## Task details
Output all lines exactly.

## START

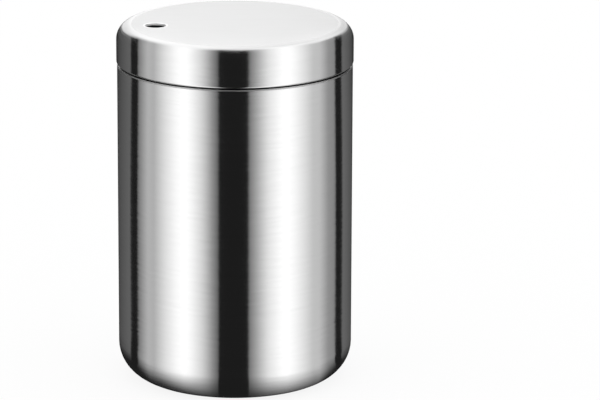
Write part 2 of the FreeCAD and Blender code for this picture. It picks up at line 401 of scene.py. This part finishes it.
def can():
    """The drawn can, from the middle of its recessed foot up to its folded mouth."""
    path = [
        (0.0, RECESS_HEIGHT, 0.0),
        (RECESS_RADIUS - RECESS_SLOPE, RECESS_HEIGHT, RECESS_BEND_RADIUS),
        (RECESS_RADIUS, 0.0, RECESS_BEND_RADIUS),
        (CAN_HIGH.x, 0.0, CAN_CORNER_RADIUS),
        (CAN_HIGH.x, CAN_HIGH.z, 0.0),
    ]
    return turned_piece("can", folded_sheet(path, LEFT, CAN_HEM_HEIGHT), False, "can", "can_shell")


def ring_at(mesh, centre, radius, height):
    """A ring of new vertices round the outlet."""
    ring = []
    for k in range(OUTLET_STEPS):
        angle = 2 * math.pi * k / OUTLET_STEPS
        place = (centre.x + radius * math.cos(angle), centre.y + radius * math.sin(angle), height)
        ring.append(mesh.verts.new(place))
    return ring


def loop_edges(mesh, ring):
    """The edges round a ring. Those that are missing are made."""
    edges = []
    for k, vertex in enumerate(ring):
        after = ring[(k + 1) % len(ring)]
        edges.append(mesh.edges.get((vertex, after)) or mesh.edges.new((vertex, after)))
    return edges


def bridge(mesh, lower, upper):
    for k in range(len(lower)):
        after = (k + 1) % len(lower)
        mesh.faces.new([lower[k], lower[after], upper[after], upper[k]])


def lid_cap():
    """The drawn cap. Its flat top and underside are open rings until the outlet is set in and filled round."""
    flat_radius = CAP_HIGH.x - CAP_CORNER_RADIUS - 2 * GUARD
    top, underside = CAP_HIGH.z, CAP_HIGH.z - SHEET
    path = [
        (flat_radius, top, 0.0),
        (CAP_HIGH.x, top, CAP_CORNER_RADIUS),
        (CAP_HIGH.x, CAP_LOW.z, 0.0),
    ]
    mesh = bmesh.new()
    rings = turn_points(mesh, rounded(folded_sheet(path, RIGHT, CAP_HEM_HEIGHT), False), False)
    centre = Vector(OUTLET["pos_m"])
    radius = OUTLET["dims"]["r_mm"] * MM
    land_radius = radius + OUTLET_EDGE_WIDTH + OUTLET_LAND_WIDTH
    foot = ring_at(mesh, centre, radius, underside)
    below = foot
    for k in range(OUTLET_EDGE_STEPS + 1):
        angle = math.pi / 2 * k / OUTLET_EDGE_STEPS
        across = OUTLET_EDGE_WIDTH * (1 - math.cos(angle))
        edge = ring_at(mesh, centre, radius + across, top - OUTLET_EDGE_DEPTH * (1 - math.sin(angle)))
        bridge(mesh, below, edge)
        below = edge
    land = ring_at(mesh, centre, land_radius, top)
    bridge(mesh, below, land)
    for outer, inner in ((rings[0], land), (rings[-1], foot)):
        edges = loop_edges(mesh, outer) + loop_edges(mesh, inner)
        bmesh.ops.triangle_fill(mesh, use_beauty=True, edges=edges)
    piece = finished_piece("lid_cap_shell", mesh, "lid", ["lid_cap"])
    for face in piece.data.polygons:
        from_outlet = math.hypot(face.center.x - centre.x, face.center.y - centre.y)
        if from_outlet < land_radius and face.center.z > top - OUTLET_EDGE_DEPTH:
            face.material_index = OUTLET_RING
        elif face.normal.z > LEVEL_FACE and face.center.z > top - GUARD:
            face.material_index = CAP_TOP
        elif from_outlet < radius + GUARD and abs(face.normal.z) < WALL_FACE:
            face.material_index = OUTLET_WALL
    return piece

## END

## Exercise answer
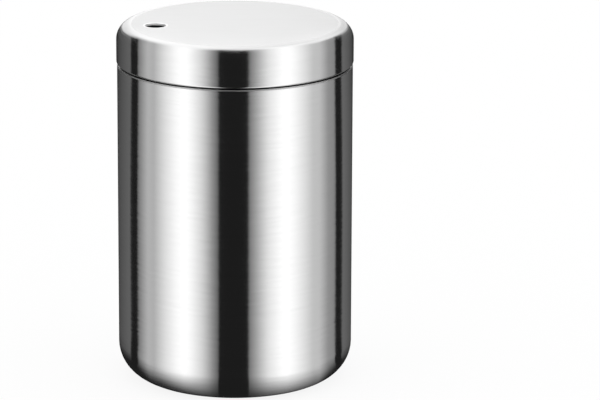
Write part 2 of the FreeCAD and Blender code for this picture. It picks up at line 401 of scene.py. This part finishes it.
def can():
    """The drawn can, from the middle of its recessed foot up to its folded mouth."""
    path = [
        (0.0, RECESS_HEIGHT, 0.0),
        (RECESS_RADIUS - RECESS_SLOPE, RECESS_HEIGHT, RECESS_BEND_RADIUS),
        (RECESS_RADIUS, 0.0, RECESS_BEND_RADIUS),
        (CAN_HIGH.x, 0.0, CAN_CORNER_RADIUS),
        (CAN_HIGH.x, CAN_HIGH.z, 0.0),
    ]
    return turned_piece("can", folded_sheet(path, LEFT, CAN_HEM_HEIGHT), False, "can", "can_shell")


def ring_at(mesh, centre, radius, height):
    """A ring of new vertices round the outlet."""
    ring = []
    for k in range(OUTLET_STEPS):
        angle = 2 * math.pi * k / OUTLET_STEPS
        place = (centre.x + radius * math.cos(angle), centre.y + radius * math.sin(angle), height)
        ring.append(mesh.verts.new(place))
    return ring


def loop_edges(mesh, ring):
    """The edges round a ring. Those that are missing are made."""
    edges = []
    for k, vertex in enumerate(ring):
        after = ring[(k + 1) % len(ring)]
        edges.append(mesh.edges.get((vertex, after)) or mesh.edges.new((vertex, after)))
    return edges


def bridge(mesh, lower, upper):
    for k in range(len(lower)):
        after = (k + 1) % len(lower)
        mesh.faces.new([lower[k], lower[after], upper[after], upper[k]])


def lid_cap():
    """The drawn cap. Its flat top and underside are open rings until the outlet is set in and filled round."""
    flat_radius = CAP_HIGH.x - CAP_CORNER_RADIUS - 2 * GUARD
    top, underside = CAP_HIGH.z, CAP_HIGH.z - SHEET
    path = [
        (flat_radius, top, 0.0),
        (CAP_HIGH.x, top, CAP_CORNER_RADIUS),
        (CAP_HIGH.x, CAP_LOW.z, 0.0),
    ]
    mesh = bmesh.new()
    rings = turn_points(mesh, rounded(folded_sheet(path, RIGHT, CAP_HEM_HEIGHT), False), False)
    centre = Vector(OUTLET["pos_m"])
    radius = OUTLET["dims"]["r_mm"] * MM
    land_radius = radius + OUTLET_EDGE_WIDTH + OUTLET_LAND_WIDTH
    foot = ring_at(mesh, centre, radius, underside)
    below = foot
    for k in range(OUTLET_EDGE_STEPS + 1):
        angle = math.pi / 2 * k / OUTLET_EDGE_STEPS
        across = OUTLET_EDGE_WIDTH * (1 - math.cos(angle))
        edge = ring_at(mesh, centre, radius + across, top - OUTLET_EDGE_DEPTH * (1 - math.sin(angle)))
        bridge(mesh, below, edge)
        below = edge
    land = ring_at(mesh, centre, land_radius, top)
    bridge(mesh, below, land)
    for outer, inner in ((rings[0], land), (rings[-1], foot)):
        edges = loop_edges(mesh, outer) + loop_edges(mesh, inner)
        bmesh.ops.triangle_fill(mesh, use_beauty=True, edges=edges)
    piece = finished_piece("lid_cap_shell", mesh, "lid", ["lid_cap"])
    for face in piece.data.polygons:
        from_outlet = math.hypot(face.center.x - centre.x, face.center.y - centre.y)
        if from_outlet < land_radius and face.center.z > top - OUTLET_EDGE_DEPTH:
            face.material_index = OUTLET_RING
        elif face.normal.z > LEVEL_FACE and face.center.z > top - GUARD:
            face.material_index = CAP_TOP
        elif from_outlet < radius + GUARD and abs(face.normal.z) < WALL_FACE:
            face.material_index = OUTLET_WALL
    return piece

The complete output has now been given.